A month ago, I accidentally spilled water on my 13” MacBook. The incident was so accidental that even a supreme being wouldn’t have seen it coming, but what was worse was my way of handling it: instead of immediately freaking out and detaching the battery, I carrier on using it for an hour or so, being visually misled by the keyboard of the MacBook into thinking that “there is no way any water could get in there” and “it’ll dry up in a few minutes.” Some keys started mis-functioning, and before I knew it, the water had reached my logic board and the laptop wouldn’t turn on after I did finally turn it off and detached the battery. Luckily, I was in India at this time — tech support heaven — so the family technician spent literally 20 hours unscrewing every part and drying it, and before I knew it, it turned on again.
But of course, everything in life has a catch. After we tested it for a while, the laptop automatically turned off. And then, some minutes later we figured out that if we didn’t press a key or use the mouse while booting up, it would automatically turn off.

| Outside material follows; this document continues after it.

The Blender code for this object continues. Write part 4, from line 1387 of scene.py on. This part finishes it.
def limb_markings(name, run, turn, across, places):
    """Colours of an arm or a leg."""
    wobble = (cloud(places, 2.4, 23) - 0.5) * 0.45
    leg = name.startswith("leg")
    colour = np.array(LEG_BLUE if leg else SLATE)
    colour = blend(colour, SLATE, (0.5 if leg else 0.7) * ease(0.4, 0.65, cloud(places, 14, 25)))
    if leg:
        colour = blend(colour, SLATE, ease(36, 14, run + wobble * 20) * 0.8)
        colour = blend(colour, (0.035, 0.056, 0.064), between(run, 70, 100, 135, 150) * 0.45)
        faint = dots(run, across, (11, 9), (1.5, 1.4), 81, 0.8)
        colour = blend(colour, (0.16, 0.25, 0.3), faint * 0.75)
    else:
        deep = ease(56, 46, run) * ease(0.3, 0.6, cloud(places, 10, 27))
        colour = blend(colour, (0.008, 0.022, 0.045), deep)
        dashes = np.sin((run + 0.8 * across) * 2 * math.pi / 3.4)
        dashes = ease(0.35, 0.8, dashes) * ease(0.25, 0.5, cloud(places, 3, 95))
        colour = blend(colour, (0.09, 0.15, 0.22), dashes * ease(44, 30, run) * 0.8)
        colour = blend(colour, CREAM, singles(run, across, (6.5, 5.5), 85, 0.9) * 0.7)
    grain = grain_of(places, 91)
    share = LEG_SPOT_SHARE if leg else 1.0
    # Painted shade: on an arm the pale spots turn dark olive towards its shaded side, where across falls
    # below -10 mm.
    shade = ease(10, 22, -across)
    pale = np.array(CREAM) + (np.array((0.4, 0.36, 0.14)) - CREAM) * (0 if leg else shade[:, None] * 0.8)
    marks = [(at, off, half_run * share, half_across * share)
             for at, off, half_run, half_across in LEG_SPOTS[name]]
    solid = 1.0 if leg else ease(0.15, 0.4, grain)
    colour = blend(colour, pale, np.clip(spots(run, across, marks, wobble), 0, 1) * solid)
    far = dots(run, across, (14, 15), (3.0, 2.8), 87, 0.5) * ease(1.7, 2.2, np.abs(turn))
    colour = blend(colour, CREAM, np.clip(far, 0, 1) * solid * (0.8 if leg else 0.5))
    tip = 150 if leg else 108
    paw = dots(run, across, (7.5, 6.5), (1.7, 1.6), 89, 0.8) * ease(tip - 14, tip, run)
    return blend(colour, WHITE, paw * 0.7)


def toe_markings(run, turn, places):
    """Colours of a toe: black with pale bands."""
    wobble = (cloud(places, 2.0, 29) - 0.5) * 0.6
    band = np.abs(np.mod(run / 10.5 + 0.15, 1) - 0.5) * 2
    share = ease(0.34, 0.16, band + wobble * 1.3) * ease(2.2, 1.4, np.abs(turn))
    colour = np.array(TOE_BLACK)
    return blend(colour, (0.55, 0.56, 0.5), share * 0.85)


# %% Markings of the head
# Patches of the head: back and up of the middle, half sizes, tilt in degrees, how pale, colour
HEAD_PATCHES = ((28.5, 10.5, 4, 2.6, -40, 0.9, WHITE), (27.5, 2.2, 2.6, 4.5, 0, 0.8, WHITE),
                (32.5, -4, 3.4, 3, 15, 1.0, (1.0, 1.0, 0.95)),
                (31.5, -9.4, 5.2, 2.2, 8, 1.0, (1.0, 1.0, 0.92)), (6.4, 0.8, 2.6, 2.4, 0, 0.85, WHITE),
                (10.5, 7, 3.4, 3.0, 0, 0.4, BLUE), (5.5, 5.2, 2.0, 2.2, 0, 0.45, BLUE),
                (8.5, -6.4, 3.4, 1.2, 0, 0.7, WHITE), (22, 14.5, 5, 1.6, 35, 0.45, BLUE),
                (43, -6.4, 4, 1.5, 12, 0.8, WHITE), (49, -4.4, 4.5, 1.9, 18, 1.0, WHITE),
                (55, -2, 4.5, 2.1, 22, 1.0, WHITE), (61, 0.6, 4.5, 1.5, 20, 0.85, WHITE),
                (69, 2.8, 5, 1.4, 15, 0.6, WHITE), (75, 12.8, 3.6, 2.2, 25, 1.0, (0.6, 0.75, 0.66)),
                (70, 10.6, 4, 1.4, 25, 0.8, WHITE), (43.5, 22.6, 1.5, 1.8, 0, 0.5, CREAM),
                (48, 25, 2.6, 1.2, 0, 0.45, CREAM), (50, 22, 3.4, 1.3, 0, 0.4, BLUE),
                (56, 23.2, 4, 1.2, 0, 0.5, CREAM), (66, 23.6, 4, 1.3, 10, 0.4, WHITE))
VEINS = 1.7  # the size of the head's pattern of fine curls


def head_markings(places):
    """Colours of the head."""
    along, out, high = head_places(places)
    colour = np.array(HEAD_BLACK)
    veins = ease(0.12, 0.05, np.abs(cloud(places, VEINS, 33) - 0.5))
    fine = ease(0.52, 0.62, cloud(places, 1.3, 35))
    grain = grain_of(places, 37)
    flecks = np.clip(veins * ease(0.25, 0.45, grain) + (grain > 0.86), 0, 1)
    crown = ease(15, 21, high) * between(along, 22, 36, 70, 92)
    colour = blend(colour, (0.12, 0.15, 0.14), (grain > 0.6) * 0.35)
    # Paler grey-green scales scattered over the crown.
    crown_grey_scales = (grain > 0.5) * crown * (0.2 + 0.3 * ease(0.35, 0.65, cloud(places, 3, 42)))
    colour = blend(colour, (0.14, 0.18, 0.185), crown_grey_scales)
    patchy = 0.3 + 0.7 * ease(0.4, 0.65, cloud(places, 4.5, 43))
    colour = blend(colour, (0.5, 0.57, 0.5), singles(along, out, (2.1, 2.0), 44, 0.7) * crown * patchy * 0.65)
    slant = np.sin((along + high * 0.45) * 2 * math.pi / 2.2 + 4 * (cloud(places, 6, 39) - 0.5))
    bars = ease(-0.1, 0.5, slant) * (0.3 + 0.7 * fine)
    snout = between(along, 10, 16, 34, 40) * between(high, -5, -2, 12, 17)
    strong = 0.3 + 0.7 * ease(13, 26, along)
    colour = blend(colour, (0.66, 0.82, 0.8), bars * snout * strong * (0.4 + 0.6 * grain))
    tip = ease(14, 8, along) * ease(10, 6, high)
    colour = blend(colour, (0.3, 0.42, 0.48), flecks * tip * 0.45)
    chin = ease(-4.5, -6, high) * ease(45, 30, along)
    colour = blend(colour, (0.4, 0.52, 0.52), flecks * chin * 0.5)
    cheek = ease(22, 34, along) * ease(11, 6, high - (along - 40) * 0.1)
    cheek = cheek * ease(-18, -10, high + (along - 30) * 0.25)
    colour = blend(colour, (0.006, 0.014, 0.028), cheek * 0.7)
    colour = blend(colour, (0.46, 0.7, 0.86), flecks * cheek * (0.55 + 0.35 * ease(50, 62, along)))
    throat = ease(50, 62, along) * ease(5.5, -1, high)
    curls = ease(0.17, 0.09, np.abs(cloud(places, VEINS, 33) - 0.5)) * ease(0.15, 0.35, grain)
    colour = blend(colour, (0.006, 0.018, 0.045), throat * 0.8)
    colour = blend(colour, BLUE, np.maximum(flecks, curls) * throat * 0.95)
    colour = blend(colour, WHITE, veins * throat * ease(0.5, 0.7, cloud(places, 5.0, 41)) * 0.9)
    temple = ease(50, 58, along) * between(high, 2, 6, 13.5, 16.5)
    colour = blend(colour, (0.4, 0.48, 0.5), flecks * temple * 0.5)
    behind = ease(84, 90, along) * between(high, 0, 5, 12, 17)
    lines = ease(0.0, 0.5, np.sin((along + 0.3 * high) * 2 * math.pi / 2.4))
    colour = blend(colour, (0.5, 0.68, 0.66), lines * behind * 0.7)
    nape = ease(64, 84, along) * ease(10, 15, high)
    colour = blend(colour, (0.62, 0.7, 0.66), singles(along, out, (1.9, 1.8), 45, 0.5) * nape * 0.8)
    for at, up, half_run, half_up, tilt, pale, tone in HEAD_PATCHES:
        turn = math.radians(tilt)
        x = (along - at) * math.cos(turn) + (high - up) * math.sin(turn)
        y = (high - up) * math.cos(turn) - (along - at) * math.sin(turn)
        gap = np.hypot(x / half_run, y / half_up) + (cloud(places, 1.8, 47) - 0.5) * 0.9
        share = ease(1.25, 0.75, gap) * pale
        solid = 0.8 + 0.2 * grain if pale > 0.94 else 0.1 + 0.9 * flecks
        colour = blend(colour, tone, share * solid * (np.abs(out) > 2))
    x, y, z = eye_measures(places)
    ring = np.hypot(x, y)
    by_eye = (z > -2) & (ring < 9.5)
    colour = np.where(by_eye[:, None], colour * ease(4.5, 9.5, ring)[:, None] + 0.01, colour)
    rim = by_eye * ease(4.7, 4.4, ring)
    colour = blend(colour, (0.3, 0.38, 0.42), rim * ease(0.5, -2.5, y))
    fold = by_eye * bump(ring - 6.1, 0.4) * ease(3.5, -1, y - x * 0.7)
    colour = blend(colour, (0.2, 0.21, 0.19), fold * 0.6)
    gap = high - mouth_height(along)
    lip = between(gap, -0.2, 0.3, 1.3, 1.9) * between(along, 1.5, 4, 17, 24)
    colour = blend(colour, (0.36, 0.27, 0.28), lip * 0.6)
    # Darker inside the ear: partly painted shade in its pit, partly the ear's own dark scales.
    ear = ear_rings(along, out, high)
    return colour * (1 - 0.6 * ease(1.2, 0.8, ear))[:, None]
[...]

Worse, even after it turned on, it needed some feedback on the mouse or keyboard, or it would — again — turn off. The sleep function didn’t work as it should, and the laptop would simply just turn off after closing the lid. After spending a night trying to write a program that would automatically press a key at timed intervals and then learning that it was a hardware problem (i.e. something *literally* needed to be tapped) — not a software problem — I came upon the ingenious solution of putting a pin into the broken right shift key, which essentially stopped it from turning off, and didn’t interfere with my use because the key itself didn’t work.

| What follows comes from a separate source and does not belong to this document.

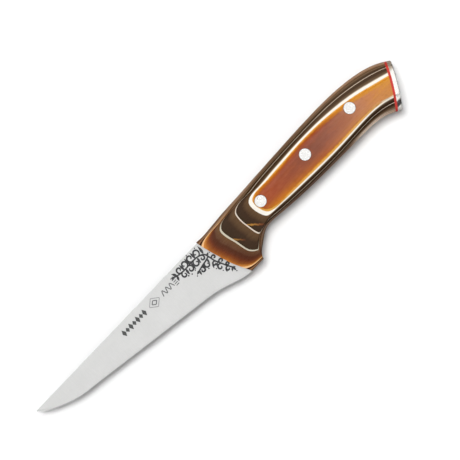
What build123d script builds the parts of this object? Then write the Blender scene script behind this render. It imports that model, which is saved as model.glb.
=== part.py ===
from build123d import *
import math
import numpy
import os

# A boning knife lying on its side. While it is modelled, X runs from the tip to the butt, Y from the
# cutting edge to the spine, Z is up and the knife's middle plane is z = 0, with the middle rivet's
# axis at x = 0, y = 0. At the end every piece is moved so that the middle of the box's base is the
# origin. All sizes are in millimetres.

# Driving dimensions
TANG_THICKNESS = 2.5
TIP_THICKNESS = 1.1
EDGE_THICKNESS = 0.6
EDGE_LAND = 0.06
BEVEL_ANGLE = 22
SPINE_Y = 9.86

RIVET_SPACING = 37.1
RIVET_HEAD_R = 3.5
RIVET_SEAT = 6.0
RIVET_SHANK_R = 2.4
RIVET_PIN_R = 1.4
PIN_CLEARANCE = 0.03
PIN_END_GAP = 1.2
TANG_HOLE_R = 2.5

SPACER_THICKNESS = 1.4
CAP_THICKNESS = 2.7
CAP_EDGE_RADIUS = 0.7
STUB_WIDTH = 12.0
STUB_DEPTH = 2.0
STUB_CLEARANCE = 0.05

CROWN_HEIGHT = 9.0
HALF_TANG = TANG_THICKNESS / 2
FAR = 100.0
BACK_MARGIN = 6.0

# The plies of one scale from the tang outwards: name and thickness. The last one takes up the rest.
PLIES = [
    ("base_dark_ply", 0.9),
    ("tan_ply", 1.0),
    ("lower_dark_ply", 1.25),
    ("cream_ply", 0.25),
    ("front_amber_ply", 1.22),
    ("outer_white_ply", 0.09),
    ("middle_dark_ply", 1.2),
    ("inner_white_ply", 0.09),
    ("upper_dark_ply", 1.35),
    ("thick_white_ply", 0.43),
    ("top_amber_ply", CROWN_HEIGHT - 7.78),
]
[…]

That worked for a few days, until I learnt the side-effects: some of the other keys stopped working when Shift was pressed. So, I needed to find another replacement key. I spent the next fifteen days literally working with different pins in different keys and shutting it down before I had to transport it somewhere, which was time enough for me to get back to New Zealand and start considering options.
I had a few:
- Pay $300 to replace the keyboard/top section of the MacBook, and hope to god that fixes the 10 second shutdown + sleep problem.
- If it doesn’t, pay another $1,000 for a new logic board.

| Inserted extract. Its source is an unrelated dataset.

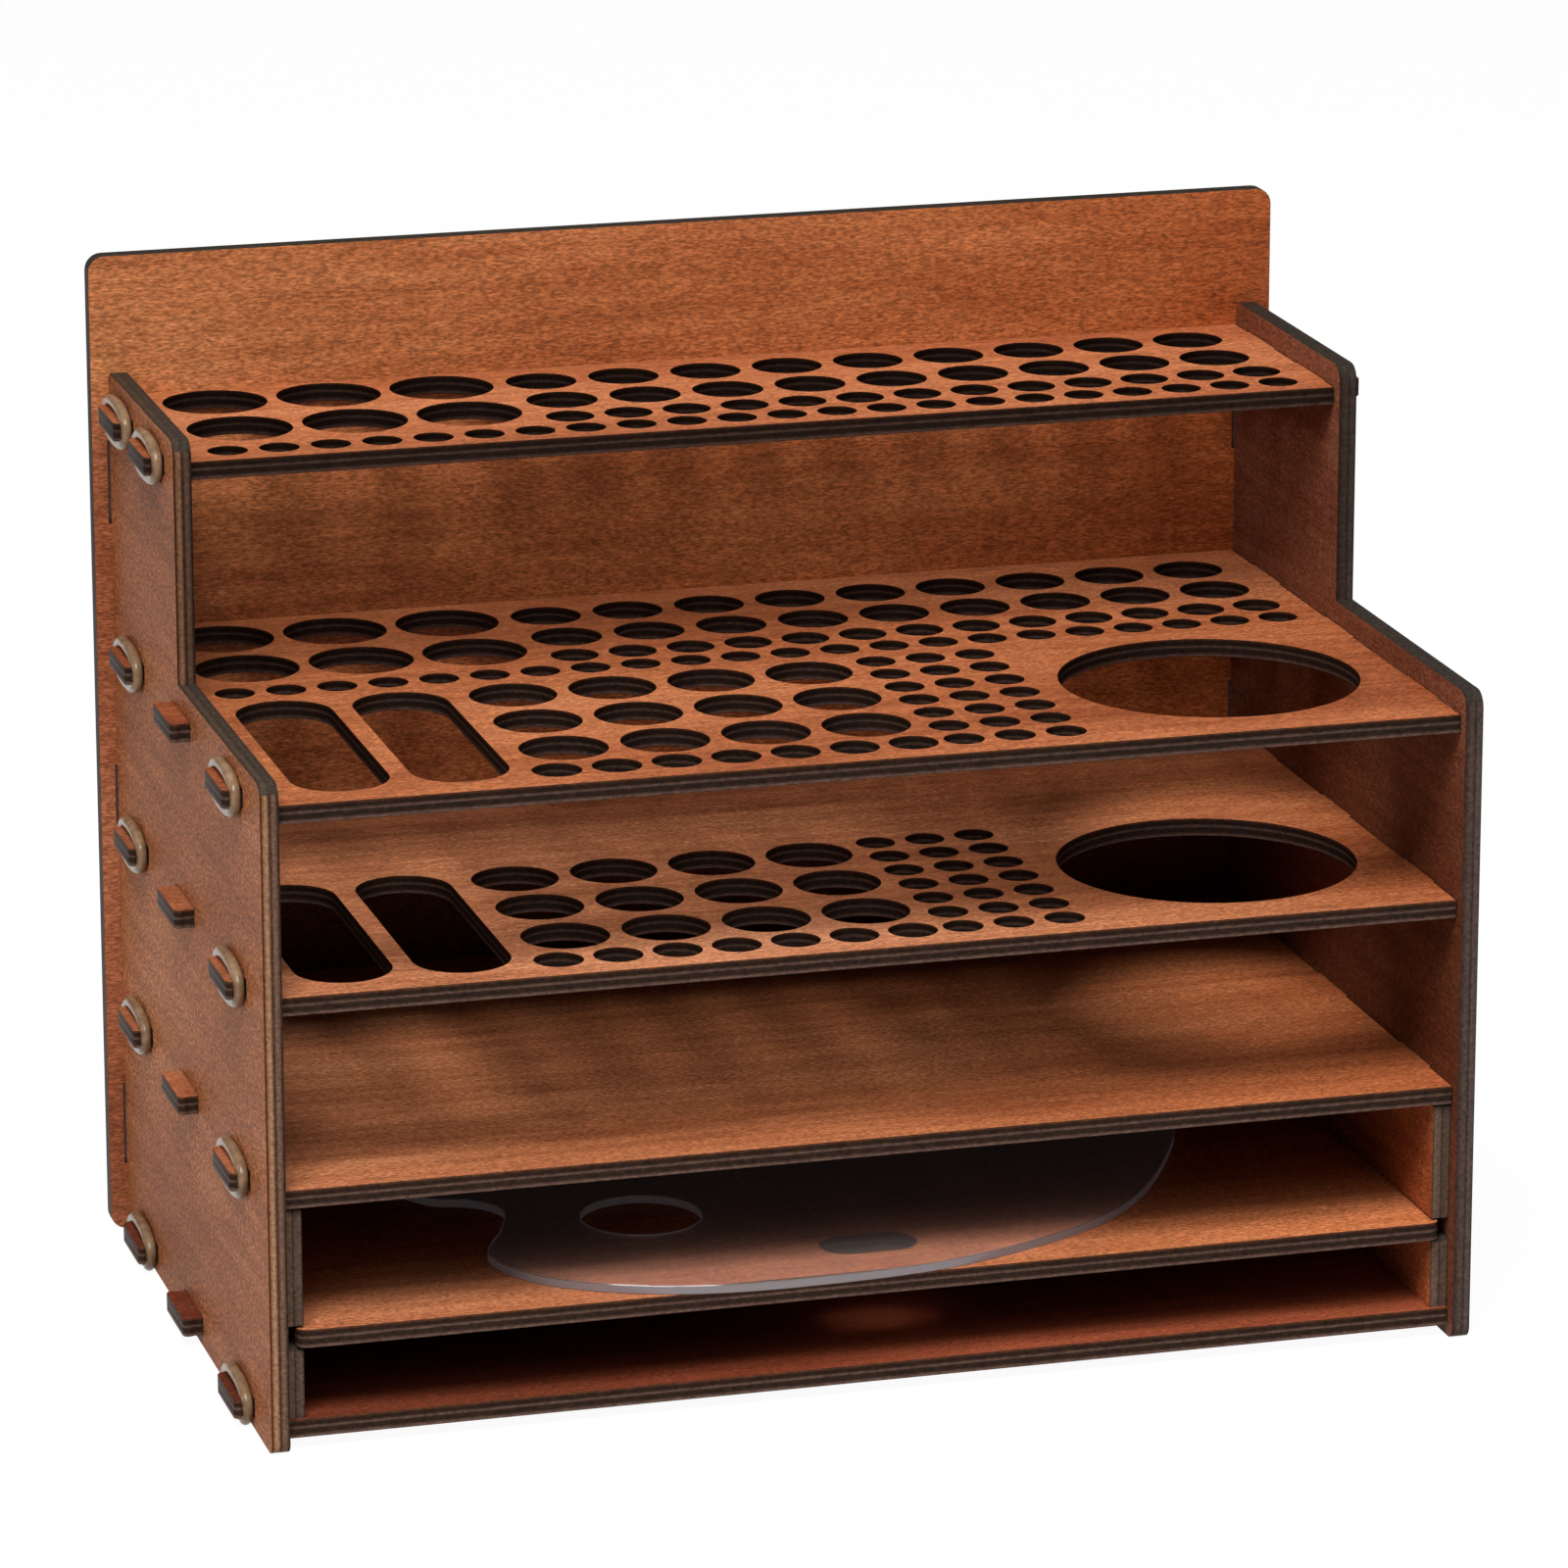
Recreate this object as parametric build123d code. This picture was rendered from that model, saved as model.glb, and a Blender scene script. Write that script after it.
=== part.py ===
from build123d import *
import os

# Hobby workstation organizer: a rack for paint pots, bottles and brushes, cut from 6 mm plywood.
# Two stepped side panels carry five shelves on tabs. The tabs pass through slots in the panels,
# and rubber rings round the notched tabs lock them there. A back panel closes the rear, and a
# pull-out shelf with a loose clear palette runs in grooves between glued strips.
#
# Millimetres. X is to the right, Y to the back and Z up. The parts are drawn with y = 0 under the
# front edges of the side panels, and written with the origin on the table at the middle of the
# whole footprint.

# ---- plywood and fits ----
PLY = 6.0
SLOT_FIT = 0.2            # gap all round a shelf tab in its slot
BACK_SLOT_FIT = 0.8       # gap each side of a side panel's tab in the back panel, seen as a dark line
TAB_PROUD = 6.5           # how far every tab stands out past the panel it goes through

# ---- width, and shelf heights from upper face to upper face ----
RACK_WIDTH = 400.0        # over the outer faces of the side panels
BOTTOM_TOP = 10.0         # above the table
BOTTOM_TO_PLAIN = 76.0
PLAIN_TO_LOWER_HOLDER = 63.0
LOWER_TO_UPPER_HOLDER = 62.0
UPPER_HOLDER_TO_TOP = 80.0
SHELF_RECESS = 4.0        # front edge of a shelf behind the front edges of the side panels
TOP_SHELF_RECESS = 5.0

# ---- side panels ----
PANEL_ABOVE_SHELF = 8.0   # a side panel's upper edges above the shelf next to them
PANEL_CORNER = 10.0
PANEL_FOOT_CORNER = 4.0
PANEL_REAR_CORNER = 3.0

# ---- back panel ----
BACK_RISE = 39.0          # above the side panels
BACK_OVERHANG = 6.0       # past the outer face of each side panel
BACK_CORNER = 9.0
REAR_TAB_HEIGHT = 28.0
REAR_TAB_FROM_END = 37.5  # centre of the lowest and highest tab, from the side panel's ends

# ---- tabs on the shelves ----
LOCK_TAB = 35.0           # width along y of a tab that takes a ring
NOTCH_DEPTH = 4.2
TAB_HEAD = 2.3            # thickness of the head outside the ring
PLAIN_TAB = 29.0
TAB_CORNER = 3.0          # cut off the outer corners of the tabs, which are rounded in the real rack
LOCK_TAB_CORNER = 1.8
TAB_FROM_FRONT = 43.0     # centre of the front tab behind the side panel's front edge
TAB_FROM_BACK = 33.0
TOP_TAB_FROM_STEP = 32.0
TOP_TAB_FROM_BACK = 24.0

# ---- rubber rings ----
CORD = 3.8                # thickness of the rubber cord
RING_GAP = 0.1            # between the cord and the neck of its tab
RING_CORNER = 1.2

# ---- holes ----
POT_HOLE = 34.5
BOTTLE_HOLE = 23.5
JAR_HOLE = 28.5
WIDE_BRUSH_HOLE = 15.8
BRUSH_HOLE = 13.0
CUP_HOLE = 98.5
LONG_SLOT_WIDTH = 31.5
LONG_SLOT_LENGTH = 110.5
POT_SIDES = 12            # the repeated holes are cut with flats that touch the round hole
BOTTLE_SIDES = 10
BRUSH_SIDES = 8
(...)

- What’s worse, I was warned by the tech person to “not replace it myself,” and knowing how inept I am with hardware, I knew I couldn’t, so if I went this route, I’d probably just have to give it to a tech repair shop here in New Zealand, and knowing how costly that is, I estimate that itself would set me back another $500.
Or:
- Sell the laptop in its broken condition (I guessed I’d get around $1,000NZD)
- And topping those funds, buy the 2.53GHz 15” MacBook Pro I’ve been dreaming about for the last few years.
Needless to say, I went the second route and purchased the new MacBook Pro. Financially, it may have been a little heavy, but at least I got to make the upgrade of my lifetime and what I ended up with was a perfect new laptop rather then something I tried to fix but broke more in the process or something which could — again — screw up any second. Specifically, my upgrade was the following:
- 13” -> 15”
- 2GB RAM -> 4GB RAM
- 250GB Hard Drive -> 500GB Hard Drive
- 2.4GHz -> 2.53GHz
- 2.5 hours battery life -> 7 hours battery life
All in all, I’ve been using this thing for the last couple of days, and love it to death. It’s the best computer I have ever used. I think the upgrade I got from it is worth the price-tag in and of itself, added with the perfect opportunity to do it, and that I could top it up using some of the funds from my previous laptop.
And my takeaway from this incident? I can’t say there were any in terms of its cause (“not keeping water around your laptop” is not one, because the bottle I spilled the water from wasn’t “around” it — I picked it up from a metre away and when I went to keep it back, it misaligned and dropped in a heartbeat, making a few drops hit the keyboard.) Although, I guess in the handling of it, I could have realized the seriousness of water spillage and freaked out and disconnected piece of electricity passing through it rather than just passively using it again like I did.
But life had a deeper takeaway in it for me. One involving certainty, valuing what you have, and not taking things — even your meaningless material possessions like laptops — for granted. You can be busy surfing YouTube clips and getting really angry at the buffering speed one day, and the next, you can be praying that the next time you try the On button, it somehow just magically turns on and everything is normal again. I of course had the shorter end of the stick with the laptop, but the fact that this misfortune in my life — the worst I’d had for maybe a couple years — involved a laptop rather a person in my life, my health, or my livelihood, makes me one of the lucky people on earth.
If this incident happened to me in New Zealand — among the lovely luxurious life I live and see people living around me — I would’ve freaked out and lost it. But it happened to me in India. When I would travel a mile from home, and notice the kid trying to get fed for today by looking for food in the trash can, or the father trying to make end’s meat by pedaling 20KMs a day as a cycle rickshaw driver, or the mother slaving off at washing clothes from the neighborhood so that she can feed her only child, I would feel a little less unfortunate about my situation. Soon enough, I started questioning why I got to be the “lucky foreigner with a half-working laptop” (an incident I would’ve otherwise in my normal habitat described as “the most unfortunate MacBook owner in the world”) when most people couldn’t even dream of having a laptop, let alone a half broken one.
People who live in Western society, like myself, are so fortunate to get carried away with our material goods, that we sometimes forget the fight for the basic necessities of life that some have to face. Our battles are rarely to do with getting food to be fed (or worse, to feed) or finding shelter to live. Instead, they involve fighting tech support, mourning over a broken gadget, dealing with the boss, coping with the unjustice done to us by a billion dollar company, worrying about losing half of our wealth from the stock market (despite the remaining half being substantially more than what most of the world will ever have). Our insignificant battles make us some of the most fortunate people to have ever lived on planet earth, and just thinking about that, it’s a wonder that anyone ever feels unfortunate about anything, let alone things so meaningless.